The Government welcomes comments from any interested persons on the proposal and asks that these comments be emailed to by Friday, 9 April 2010.

Regulations to give effect to the arrangements for pre-existing contracts are expected to be made in early May 2010.

Lenders and affected persons can subscribe to receive email updates through the ASIC website at

Further information on the new consumer credit regime can be obtained from the ASIC website or from

30 March 2010


Summary of proposed approach to regulating
credit providers and lessors with carried over instruments

Categories of carried over instruments (COI) lenders

Carried over instruments (COIs) are credit contracts and consumer leases that were previously regulated by the State and Territory based Uniform Consumer Credit Code (UCCC) which are still in effect as at 1 July 2010. From 1 July 2010 COIs will become subject to the National Credit Code.

Credit providers and lessors who will have carried over instruments can be broadly categorised into two groups:

  • credit providers and lessors who only have a closed pool of carried over instruments as at 1 July 2010 and will not offer new credit contracts or consumer leases (COI lenders); and
  • credit providers and lessors who will continue to offer new credit contracts after 1 July 2010 alongside their existing carried over instruments.

Regulatory options for COI lenders

Credit providers and lessors who intend to continue offering new contracts after 1 July 2010 must register with ASIC prior to that date, and must apply for an Australian credit licence (ACL) to cover both their old and new loans.

COI lenders must make a decision about how they intend the credit legislation to apply to them from 1 July 2010.

Option A: They can elect to apply for an ACL, and the provisions in the Credit Act will apply to them unmodified, so that, for example, they would need to meet the same entry standards to obtain a licence and ASIC can impose conditions on their licence.
Option B: If they elect not to apply for an ACL (or have their ACL cancelled by ASIC or voluntarily surrender it) COI lenders will be automatically subject to the statutory scheme.

That is, they will need to either:

  • Register with ASIC between 1 April and 30 June where they intend to apply for an ACL after 1 July 2010 (for Option A); or
  • Notify ASIC by 30 June 2010 of their intention not to offer new contracts after 1 July 2010 and not to become registered or licensed, and therefore be regulated under the statutory scheme (for Option B).

The notification process will require COI lenders to provide basic information to ASIC such as name, ABN, business address, number of loans and estimate of when their last contract will be finalised (based on when payments under the contract when due, without making assumptions about early repayments or extensions), and external dispute resolution scheme membership (if any).

Details of requirements imposed under the statutory scheme (Option B)
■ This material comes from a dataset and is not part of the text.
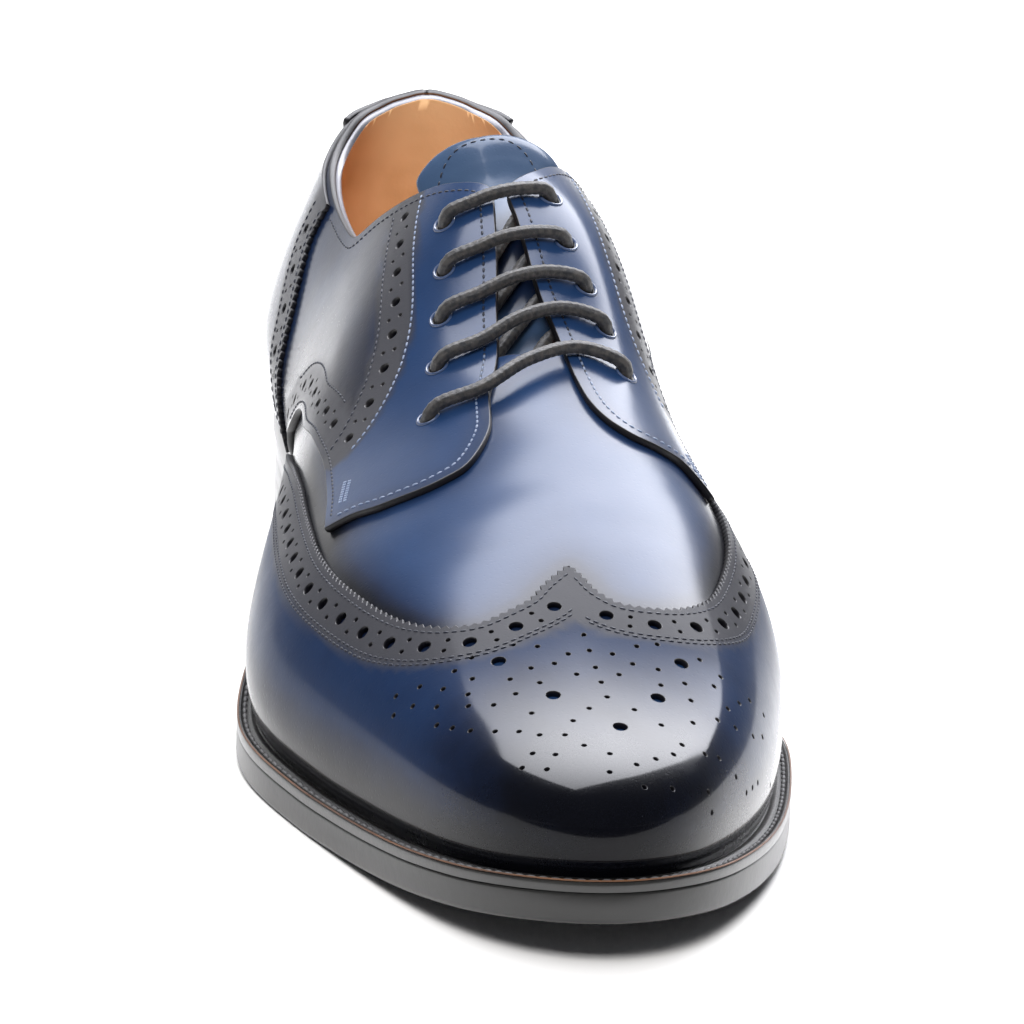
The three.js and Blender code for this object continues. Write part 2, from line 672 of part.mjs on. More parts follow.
// The lace: a straight bar over the facings at each pair of eyelets, and slanting runs underneath
// from each inner eyelet to the next outer one.
function makeLace() {
  const radius = size.laceDiameter / 2;
  const over = levels.panel + size.panelThickness + 2.5 * size.gap + radius;
  const under = -(size.upperWall + 2 * size.gap + radius);
  const place = (i, side, level, inward = 0) => {
    const [row, girth] = [eyelets[`${side}Row`][i], eyelets[`${side}Girth`][i]];
    return skinPoint(row, girth + inward, side, level);
  };
  const count = eyelets.lateralRow.length;
  const between = (a, b, side, share, level) => {
    const [from, to] = [a, b].map((i) => [eyelets[`${side}Row`][i], eyelets[`${side}Girth`][i]]);
    const row = from[0] + (to[0] - from[0]) * share;
    return skinPoint(row, from[1] + (1 - from[1]) * share, side, level);
  };
  const points = [];
  for (let i = 0; i < count; i++) {
    const middleRow = (eyelets.lateralRow[i] + eyelets.medialRow[i]) / 2;
    points.push(place(i, 'lateral', under, 0.006), place(i, 'lateral', -0.6), place(i, 'lateral', 1.4));
    points.push(place(i, 'lateral', over, 0.025), between(i, i, 'lateral', 0.55, over));
    points.push(skinPoint(middleRow, 1, 'lateral', over + size.gap));
    points.push(between(i, i, 'medial', 0.55, over), place(i, 'medial', over, 0.025));
    points.push(place(i, 'medial', 1.4), place(i, 'medial', -0.6), place(i, 'medial', under, 0.006));
    if (i + 1 === count) continue;
    const crossRow = (eyelets.medialRow[i] + eyelets.lateralRow[i + 1]) / 2;
    points.push(between(i, i, 'medial', 0.5, under), skinPoint(crossRow, 1, 'lateral', under));
    points.push(between(i + 1, i + 1, 'lateral', 0.5, under));
  }
  const curve = new THREE.CatmullRomCurve3(points, false, 'centripetal');
  const corners = spread(6).slice(1).map((t) => 2 * Math.PI * t);
  const section = new THREE.Shape(corners.map((a) => new THREE.Vector2(Math.cos(a), Math.sin(a)).multiplyScalar(radius)));
  const tube = new THREE.ExtrudeGeometry(section, { steps: 96, extrudePath: curve, bevelEnabled: false });
  return toGeometry(toSolid(tube));
}

const leather = (color, roughness) => new THREE.MeshStandardMaterial({ color, roughness, metalness: 0 });
const blue = leather(0x24406b, 0.3);
const navy = leather(0x141a2e, 0.25);
const black = leather(0x0d0d10, 0.45);
const tan = leather(0xa8683a, 0.6);
const cord = leather(0x2c3038, 0.85);
const rubber = leather(0x101012, 0.8);

const pieces = [
  ['outsole', makeOutsole(), black],
  ['welt', makeWelt(), black],
  ['heel_block', makeHeelBlock(), black],
  ['top_piece_front', makeTopPiece('front'), black],
  ['top_piece_back', makeTopPiece('back'), rubber],
  ['insole', makeInsole(), tan],
  ['upper', makeUpper(), blue],
  ['wing_cap', makeWingCap(), navy],
  ['quarter_lateral', makeQuarter('lateral'), blue],
  ['quarter_medial', makeQuarter('medial'), blue],
  ['heel_counter', makeCounter(), navy],
  ['heel_tab', makeHeelTab(), navy],
  ['tongue', makeTongue(), blue],
  ['lace', makeLace(), cord],
];

// The shoe stands with the middle of its outline over the origin.
const shoe = new THREE.Group();
for (const [name, geometry, material] of pieces) {
  geometry.computeVertexNormals();
  const mesh = new THREE.Mesh(geometry, material);
  mesh.name = name;
  shoe.add(mesh);
}
const bounds = new THREE.Box3().setFromObject(shoe);
shoe.position.set(-(bounds.min.x + bounds.max.x) / 2, -(bounds.min.y + bounds.max.y) / 2, -bounds.min.z);

export default shoe;
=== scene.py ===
# A right wingtip derby brogue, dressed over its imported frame.
# Lengths are in millimetres on the last and become metres when a mesh is made.

import math

import bpy
import numpy as np
from mathutils import Matrix, Vector, kdtree
from mathutils.geometry import delaunay_2d_cdt


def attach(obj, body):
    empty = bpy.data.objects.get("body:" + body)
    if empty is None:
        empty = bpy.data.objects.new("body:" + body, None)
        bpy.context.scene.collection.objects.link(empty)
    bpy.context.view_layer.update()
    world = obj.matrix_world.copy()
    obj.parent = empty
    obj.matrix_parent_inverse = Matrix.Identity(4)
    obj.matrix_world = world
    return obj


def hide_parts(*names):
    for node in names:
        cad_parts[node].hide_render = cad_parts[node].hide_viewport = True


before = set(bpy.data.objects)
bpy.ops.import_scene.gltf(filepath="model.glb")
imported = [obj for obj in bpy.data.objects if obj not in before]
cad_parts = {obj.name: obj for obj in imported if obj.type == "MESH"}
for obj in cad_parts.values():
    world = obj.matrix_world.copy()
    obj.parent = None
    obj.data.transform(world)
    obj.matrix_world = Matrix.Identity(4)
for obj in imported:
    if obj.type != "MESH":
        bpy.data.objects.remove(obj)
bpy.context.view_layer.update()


print("frame loaded")


# The last. A place on it is a row, from 0 at the back of the heel to 11 at the tip of the toe, and
# a spread s, 0 on the ridge, 1 at the outer feather line and -1 at the inner one. Rows past the toe
# or behind the heel carry on round to the other side.
last = {
    "length": 289.0,
    "ball": 93.0,
    "instep": 94.0,
    "heel": 25.5,
    "toeSpring": 8.8,
    "back": 4.5,
    "soleLength": 302.0,
    "soleThickness": 6.0,
    "gap": 0.3,
    "welt": 6.5,
    "wallShare": 0.16,
    "origin": (-2.1287, -148.4569, 0.0),
}


def table(names, rows):
    return {name: np.array([row[i] for row in rows], float) for i, name in enumerate(names.split())}


sections = table(
    "lateral lateralAlong medial medialAlong spine spineAlong ridge bulgeLateral bulgeMedial turn "
    "riseLateral riseMedial crownLateral crownMedial tilt tuck",
    [
        [0, 0, 0, 0, 0, 0.109, 1.63, 0.032, 0.032, 0.17, 0.35, 0.35, 0.5, 0.5, 0, 0],
        [0.211, 0.019, 0.211, 0.019, 0, 0.116, 1.32, 0.032, 0.032, 0.17, 0.29, 0.31, 0.5, 0.5, 0.05, 0],
        [0.334, 0.095, 0.334, 0.095, -0.011, 0.15, 1.106, 0.032, 0.032, 0.17, 0.22, 0.28, 0.5, 0.5, 0.12, 0.3],
        [0.342, 0.227, 0.331, 0.227, -0.022, 0.254, 1.074, 0.032, 0.062, 0.16, 0.14, 0.4, 0.48, 0.6, 0.17, 0.9],
        [0.377, 0.358, 0.302, 0.358, -0.032, 0.365, 1, 0.038, 0.088, 0.15, 0.26, 0.58, 0.48, 0.7, 0.18, 0.7],
        [0.465, 0.486, 0.338, 0.486, -0.043, 0.479, 0.809, 0.043, 0.093, 0.138, 0.3, 0.54, 0.5, 0.7, 0.16, 0.8],
        [0.53, 0.614, 0.469, 0.614, -0.043, 0.6, 0.691, 0.038, 0.054, 0.128, 0.4, 0.52, 0.55, 0.66, 0.1, 0.5],
        [0.476, 0.721, 0.472, 0.721, -0.032, 0.704, 0.612, 0.032, 0.032, 0.117, 0.5, 0.55, 0.6, 0.62, 0.05, 0],
        [0.367, 0.825, 0.401, 0.827, -0.032, 0.787, 0.532, 0.027, 0.027, 0.117, 0.58, 0.6, 0.6, 0.6, 0.02, 0],
        [0.259, 0.915, 0.29, 0.9165, -0.032, 0.8425, 0.468, 0.0215, 0.0215, 0.117, 0.62, 0.62, 0.6, 0.6, 0, 0],
        [0.133, 0.9775, 0.162, 0.9775, -0.032, 0.87, 0.438, 0.0215, 0.0215, 0.117, 0.62, 0.62, 0.6, 0.6, 0, 0],
        [-0.016, 1, 0.016, 1, -0.032, 0.8805, 0.428, 0.0215, 0.0215, 0.117, 0.62, 0.62, 0.6, 0.6, 0, 0],
    ],
)
arch = table(
    "along heel toe",
    [
        [-0.02, 1.01, 0], [0, 1, 0], [0.132, 0.96, 0], [0.265, 0.824, 0], [0.364, 0.588, 0], [0.464, 0.306, 0],
        [0.546, 0.094, 0], [0.622, 0, 0], [0.735, 0, 0], [0.795, 0, 0.08], [0.861, 0, 0.27], [0.927, 0, 0.58],
        [1, 0, 1], [1.03, 0, 1.1],
    ],
)
edgeShares = np.array([0.46, 0.46, 0.46, 0.4, 0.46, 0.75, 1, 1, 1, 1, 1, 1])
toe = len(sections["ridge"]) - 1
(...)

The statutory scheme will apply to all COI lenders who have elected not to register or apply for a licence from 1 July 2010. These requirements are designed to enable ASIC to more effectively monitor the conduct of this category of lenders. These requirements do not affect the contractual relationship between the lender and the consumer but impose requirements to ensure that lenders are complying with their existing legal obligations.

Many of the obligations and requirements applying to licensees in Chapter 2 of the Credit Act will be applied to COI lenders. These include:

  • the obligation to provide statement or audit report, give ASIC information or provide ASIC with reasonable assistance (sections 49 to 51);
  • the obligation to lodge annual compliance certificate (section 53);
  • the financial record keeping requirements (sections 88 to 96);
  • acting efficiently, honestly and fairly (paragraph 47(1)(a));
  • no disadvantage from conflict of interest (paragraph 47(1)(b));
  • maintain competencies to engage in credit activities in respect of COIs (rather than as authorised by the licence) (paragraph 47(1)(f));
  • ensure its representatives are adequately trained to engage in credit activities in respect of COIs (rather than as authorised by the licence) (paragraph 47(1)(g));
  • have an internal dispute resolution system in place (paragraph 47(1)(h));
  • have adequate arrangements in place to comply with legal obligations, and that these be documented (paragraph 47(1)(k)); and
  • have adequate resources and risk management systems (paragraph 47(1)(l)).

The way in which lenders can comply with these obligations is flexible (for example, some could be legitimately achieved through outsourcing functions to third parties), and the adequacy of such arrangements is determined with reference to the nature, scale and complexity of the COI lender's business. ASIC has released Regulatory Guide 205 Credit licensing: General conduct obligations which discusses this issue (see paragraphs 205.19 to 205.22) and will be able to assist COI lenders in understanding how to met these requirements.

Some obligations applying to licensees will not be applied to COI lenders (for example, the provisions in respect of appointing credit representatives, as these will not be relevant).

In addition, there will be specific requirements that only apply to COI lenders who elect to be regulated under the statutory scheme (Option B). As these lenders will not be licensed they will be subject to alternative requirements to ensure the regulatory framework is equally robust. Specifically:

  1. Some COI lenders may be required to undertake their activities such as collecting payments or responding to requests for hardship variations through a licensee rather than having direct contact with the consumer. This could include COI lenders who, for example, are subject to a State or Territory 'control order' and therefore would not qualify for an ACL.
  2. Requirement that they report significant breaches of the credit legislation to ASIC and maintain a register of complaints.
  3. Requirement that they report applications for hardship variations and the outcomes to ASIC on a quarterly basis.
  4. A requirement to lodge an independent report by 1 January 2011 as to whether their contracts comply with the disclosure requirements in sections 15 and 152 of the UCCC.